Misalnya saja saat rapat kerja dengan Komisi XI DPR RI di Jakarta, pada Kamis 14 November 2024, beberapa anggota dewan pun masih mempertanyakan ke Sri Mulyani apakah PPN 12 persen benar-benar direalisasikan pada tahun depan.
Mantan Direktur Pelaksana Bank Dunia itu kemudian menegaskan, bahwa pajak PPN 12 persen merupakan bagian krusial dari UU HPP yang sudah disahkan DPR RI dan pemerintah. Sehingga perdebatan UU tersebut di parlemen seharusnya sudah selesai.
“Jadi kami di sini (pajak PPN 12 persen) sudah dibahas dengan Bapak Ibu sekalian (Komisi XI DPR RI), sudah ada UU-nya, kita perlu siapkan agar itu bisa dijalankan (pada Januari 2025),” ucap Sri Mulyani.
“Waktu kita bahas juga banyak debat mengenai itu, tapi counter cyclical tetap kita jaga,” tutur lagi.
Kebijakan PPN 12 persen sendiri tertuang dalam dalam Pasal 7 ayat 1 UU Nomor 7 Tahun 2021. Regulasi itu disusun oleh DPR dan pemerintah di era Kabinet Indonesia Maju di bawah kepemimpinan Presiden Joko Widodo (Jokowi).
Dalam beleid itu, disebutkan bahwa PPN dinaikkan secara bertahap dari awalnya 10 persen, menjadi 11 persen pada 1 April 2022, naik lagi menjadi 12 persen pada 1 Januari 2025.

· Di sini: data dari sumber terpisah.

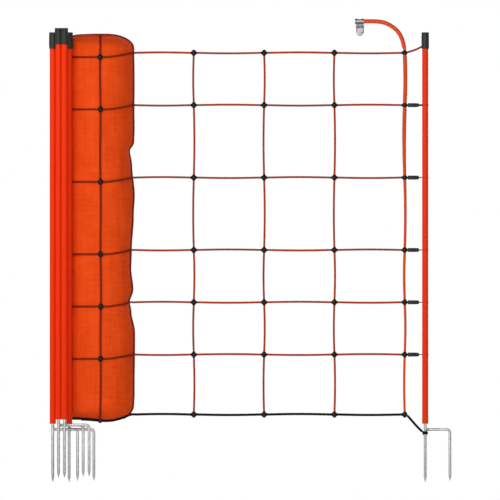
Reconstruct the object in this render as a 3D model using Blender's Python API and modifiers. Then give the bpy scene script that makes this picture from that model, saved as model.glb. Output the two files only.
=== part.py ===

PPN merupakan salah satu pajak yang wajib dibayarkan masyarakat saat melakukan transaksi jual beli yang masuk dalam ketegori objek BKP (Barang Kena Pajak) atau Jasa Kena Pajak (JKP). Di banyak negara, PPN dikenal dengan value-added tax (VAT) atau goods and services tax (GST).
Tarif PPN Indonesia saat ini, 11 persen, adalah yang tertinggi kedua di Asia Tenggara setelah Filipina yang menerapkan VAT sebesar 12 persen.
Demi keberlangsungan APBN Ia melanjutkan, dari sisi keuangan negara, PPN 12 persen juga sudah waktunya untuk direalisasikan. Pemerintah perlu menambah pos-pos penerimaan agar APBN bisa tetap sehat.
Pemberlakukan PPN 12 persen, dari yang semula 11 persen, sudah melalui pertimbangan dan pembahasan panjang, baik di eksekutif maupun legislatif. “Tapi (penerapannya) dengan penjelasan yang baik sehingga kita tetap bisa. Bukannya membabi buta, tapi APBN memang tetap harus dijaga kesehatannya,” ucap Sri Mulyani.
Dikatakan Sri Mulyani, APBN juga harus kuat untuk mengantisipasi ketidakpastian ekonomi dan geopolitik global. Kenaikan PPN adalah salah satu instrumennya.